Based on insights afforded by the challenges of AI design and program building, Knowing our World proposes a foundation for the science of epistemology. Taking an interdisciplinary perspective, the book demonstrates that AI technology offers many representational structures and reasoning strategies that support clarification of these epistemic foundations.

This monograph is organized in three Parts; the first three chapters introduce the reader to the foundations of computing and the philosophical background that supportsthe AI tradition. These three chapters describe the origins of AI, programming as iterative refinement, and the representations and very high-level language tools that support AI application building.

The book's second Part introduces three of the four paradigms that represent research and development in AI over the past seventy years: the symbol-based, connectionist, and complex adaptive systems. Luger presents several introductory programs in each area and demonstrates their use.

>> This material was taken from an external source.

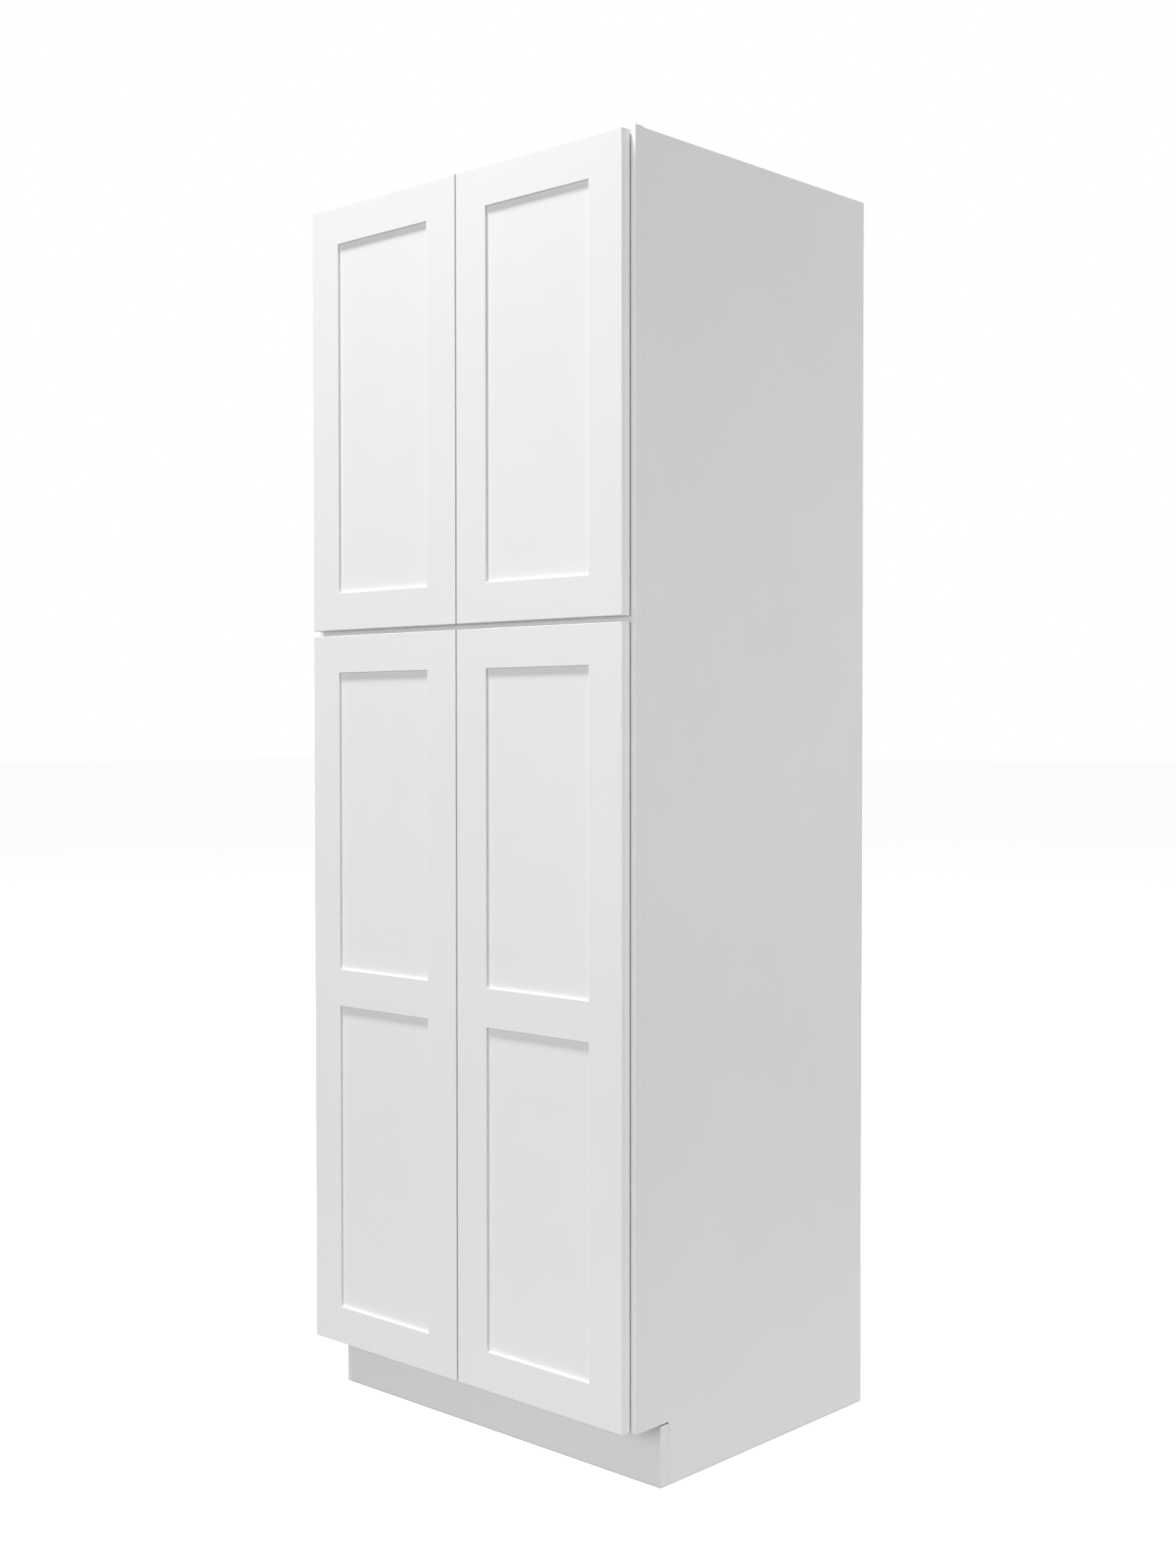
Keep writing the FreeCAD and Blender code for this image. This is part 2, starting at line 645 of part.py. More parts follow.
def make_door(level, side_name, patterns):
    door = DOORS[level]
    side = SIDES[side_name]
    prefix = "%s_%s_" % (level, side_name)
    middle = "%d * (hinge_edge - door_width / 2)" % side
    bottom, top = door["bottom"], door["top"]
    above_bottom = {
        "bottom": "hinge_inset",
        "middle": "(%s - %s) / 2" % (top, bottom),
        "top": "%s - %s - hinge_inset" % (top, bottom),
    }
    hinge_heights = [above_bottom[name] for name in door["hinges"]]
    places = hinge_places(level, side)

    screws = keep(repeated(prefix + "cup_screws", patterns["cup_screws"], places))
    keep(repeated(prefix + "hinge_cups", patterns["cup"], places))
    bored = make_stile(prefix + "hinge_stile", level, "%d * hinge_edge" % side, side > 0, hinge_heights)
    keep(cut(prefix + "hinge_stile", bored, screws))
    free_stile = make_stile(prefix + "free_stile", level, "%d * centre_gap / 2" % side, side < 0, [])
    free_stile.Label = prefix + "free_stile"
    keep(free_stile)

    make_rail(prefix + "top_rail", middle, top, groove_below=False, turned=True)
    make_rail(prefix + "bottom_rail", middle, bottom, groove_below=False)
    panel_bottom = bottom + " + door_rail_height"
    panel_top = top + " - door_rail_height"
    if level == "upper":
        make_panel(prefix + "panel", middle, panel_bottom, panel_top)
    else:
        rail_bottom = "middle_rail_centre - door_rail_height / 2"
        rail_top = "middle_rail_centre + door_rail_height / 2"
        make_rail(prefix + "middle_rail", middle, rail_bottom, groove_below=True)
        make_panel(prefix + "bottom_panel", middle, panel_bottom, rail_bottom)
        make_panel(prefix + "top_panel", middle, rail_top, panel_top)

    bumpers = []
    for name, height in (("bottom", bottom + " + bumper_inset"), ("top", top + " - bumper_inset")):
        start = ("%d * (centre_gap / 2 + bumper_edge_distance)" % side, "door_back", height)
        bumpers.append(cylinder(prefix + name + "_bumper", start, "bumper_radius",
                                "door_gap - bumper_play", ALONG_Y))
    keep(group(prefix + "bumpers", bumpers))


# ---- the whole cabinet ----------------------------------------------------------------------------------

all_dowels = make_dowels()
for side_name in SIDES:
    make_side_panel(side_name, all_dowels)
make_decks(all_dowels)
make_back()
frame_screws = make_frame_hinge_parts()
make_face_frame(all_dowels, frame_screws)
make_toe_kick()
make_shelves()
hinge_patterns = {"cup": cup_pattern(), "cup_screws": cup_screw_pattern()}
for level_name in DOORS:
    for side_name in SIDES:
        make_door(level_name, side_name, hinge_patterns)

doc.recompute()
faults = [item.Name for item in doc.Objects if "Invalid" in item.State or "Error" in item.State]
faults += [item.Label for item in nodes if item.Shape.isNull() or not item.Shape.isValid()]
if faults:
    raise RuntimeError("these objects failed: " + ", ".join(faults))

os.makedirs("parts", exist_ok=True)
for item in nodes:
    item.Shape.exportStep(os.path.join("parts", item.Label + ".step"))
print(len(nodes), "pieces written")
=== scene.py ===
import math

import bmesh
import bpy
from mathutils import Euler, Matrix, Vector
from mathutils.geometry import tessellate_polygon


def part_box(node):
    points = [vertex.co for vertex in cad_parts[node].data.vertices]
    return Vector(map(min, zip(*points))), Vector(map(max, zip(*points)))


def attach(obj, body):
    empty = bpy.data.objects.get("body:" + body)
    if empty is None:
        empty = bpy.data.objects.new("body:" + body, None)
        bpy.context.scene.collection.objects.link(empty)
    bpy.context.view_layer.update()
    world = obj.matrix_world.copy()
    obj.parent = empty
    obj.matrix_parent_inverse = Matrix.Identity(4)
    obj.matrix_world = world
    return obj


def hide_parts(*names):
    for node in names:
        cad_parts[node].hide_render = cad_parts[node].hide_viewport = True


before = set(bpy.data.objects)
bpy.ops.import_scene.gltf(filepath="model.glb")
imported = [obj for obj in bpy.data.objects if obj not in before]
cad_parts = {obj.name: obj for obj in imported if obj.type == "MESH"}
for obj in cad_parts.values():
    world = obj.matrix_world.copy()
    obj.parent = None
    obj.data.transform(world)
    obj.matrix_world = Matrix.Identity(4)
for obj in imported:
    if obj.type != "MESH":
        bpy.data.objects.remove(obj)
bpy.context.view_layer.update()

# A white framed pantry cabinet: plywood boxes behind a painted face frame, and four shaker doors that hide
# their hinges. Everything is in metres. The doors face -Y, the wall is at +Y and the floor is at Z = 0.

X, Y, Z = 0, 1, 2
MM = 0.001
GRAIN_MAP = "Grain"

# A door's side is -1 when it hangs on the left and 1 on the right. Each of its panels is named with the
# rails below and above it.
UPPER_PANELS = {"panel": ("bottom_rail", "top_rail")}
LOWER_PANELS = {
    "bottom_panel": ("bottom_rail", "middle_rail"),
    "top_panel": ("middle_rail", "top_rail"),
}
DOORS = {
    "upper_left": {"side": -1, "panels": UPPER_PANELS},
    "upper_right": {"side": 1, "panels": UPPER_PANELS},
    "lower_left": {"side": -1, "panels": LOWER_PANELS},
    "lower_right": {"side": 1, "panels": LOWER_PANELS},
}
SHELVES = [
    "lower_shelf_bottom", "lower_shelf_middle", "lower_shelf_top",
    "upper_shelf_bottom", "upper_shelf_top",
]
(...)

The final three chapters present the primary theme of the book: bringing together the rationalist, empiricist, and pragmatist philosophical traditions in the context of a Bayesian world view. Luger describes Bayes' theorem with a simple proof to demonstrate epistemic insights. He describes research in model building and refinement and several philosophical issues that constrain the future growth of AI. The book concludes with his proposal of the epistemic stance of an active, pragmatic, model-revising realism.

Autorenporträt
George Luger is Professor Emeritus of Computer Science at the University of New Mexico. Dr. Luger was also a Professor in the Psychology and Linguistics Departments, reflecting his interdisciplinary interests in Cognitive Science and Computational Linguistics.  The National Science Foundation, NATO, the British Royal Society, NASA, the Smithsonian Institution, NIH, the Departments of Defense, Energy and Transportation, NIH, and other government agencies have supported George Luger's research. He has worked with the Los Alamos and Sandia National Laboratories and for numerous companies.  Currently, his consulting is in the design of natural language web agents and deep learning technologies that analyze information in very large collections of data.   Dr. Luger is the author of Artificial Intelligence: Structures and Strategies for Complex Problem Solving (Addison-Wesley 2009), now in its Sixth Edition, and Cognitive Science: The Science of Intelligent Systems  (Academic Press, 1994).